Yang paling terdampak dari kesalahan data tersebut pastinya warga miskin. Mereka tidak mendapatkan bansos sehingga masalah kemiskinan tak terselesaikan dan kemiskinan tetap menjadi PR besar.
Hal tersebut tentu berbeda apabila negara menerapkan sistem kehidupan Islam kaffah. Negara akan melakukan pendataan warga miskin secara profesional, karena amal apapun akan diminta pertanggungjawaban oleh Allah.
Selain itu Islam mewajibkan negara mewujudkan kesejahteraan rakyatnya. Penerapan sistem ekonomi Islam akan menjamin rakyat sejahtera
Dalam sistem ekonomi Islam, kebutuhan primer rakyat berupa sandang, pangan, dan papan akan dipenuhi negara. Jika suatu keluarga tidak bisa memenuhinya, maka negara akan menjamin kebutuhan tersebut.
Selain itu, negara juga akan mengatur kepemilikan. Karena, pengaturan kepemilikan ini berhubungan dengan kemiskinan rakyat. Bahkan, dengan pengaturan ini, bisa mencegah kemiskinan. Kepemilikan ini akan dibagi menjadi 3, yaitu kepemilikan individu, kepemilikan umum, dan kepemilikan negara.
Rakyat diberi kesempatan untuk mempunyai kepemilikan pribadi, guna menyalurkan nalurinya. Kepemilikan ini seperti harta, hasil warisan, pemberian negara, hasil kerja, hadiah, dan lain-lain. Tapi, dalam hal kepemilikan umum, rakyat hanya dibolehkan untuk mendapatkan manfaatnya saja, dan tidak boleh dimiliki secara pribadi. Seperti, manfaat dari adanya sungai, udara, jalan, listrik, rumput dan sebagainya.
Dalam hal, kepemilikan negara, rakyat tidak boleh memilikinya sama sekali. Karena ini akan di kelola oleh negara. Dan hasil dari pemanfaatan ini, akan dikembalikan kepada rakyatnya. Bisa dalam bentuk harga yang murah bahkan gratis.

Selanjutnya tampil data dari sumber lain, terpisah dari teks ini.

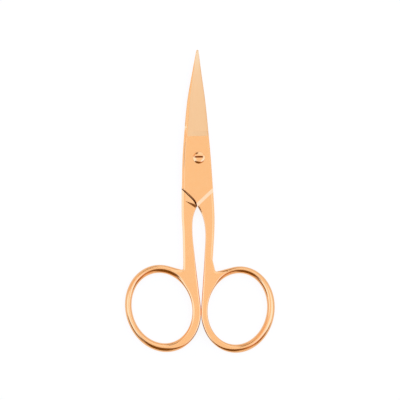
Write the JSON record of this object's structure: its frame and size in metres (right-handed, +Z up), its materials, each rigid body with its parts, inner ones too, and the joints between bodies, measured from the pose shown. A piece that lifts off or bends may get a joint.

Aset yang masuk dalam hal ini adalah, fa'i, kharaj, pabrik-pabrik yang dibuat negara (mobil, mesin-mesin industri, dll), sumber daya alam. Dari SDA ini, negara memanfaatkan SDA yang ada secara mandiri. Tidak akan disewakan terhadap swasta. Karena hal ini adalah milik negara, bukan milik individu.
Adanya kepemilikan negara yang sangat banyak ini, maka negara memiliki sumber-sumber pemasukan yang sangat cukup. Dengan demikian, negara mampu menjamin rakyat miskin. Sehingga rakyat didalam negara yang menerapkan sistem ekonomi Islam, akan terkategori masyarakat sejahtera.
Maka sudah saatnya kita kembali kepada sistem Islam agar masalah kemiskinan bisa teratasi secara tuntas. Allah SWT berfirman:
“Barang siapa berpaling dari peringatan-Ku, maka baginya penghidupan yang sempit dan Kami akan menghimpunkannya pada hari kiamat dalam keadaan buta.” (QS. Thahaa: 124).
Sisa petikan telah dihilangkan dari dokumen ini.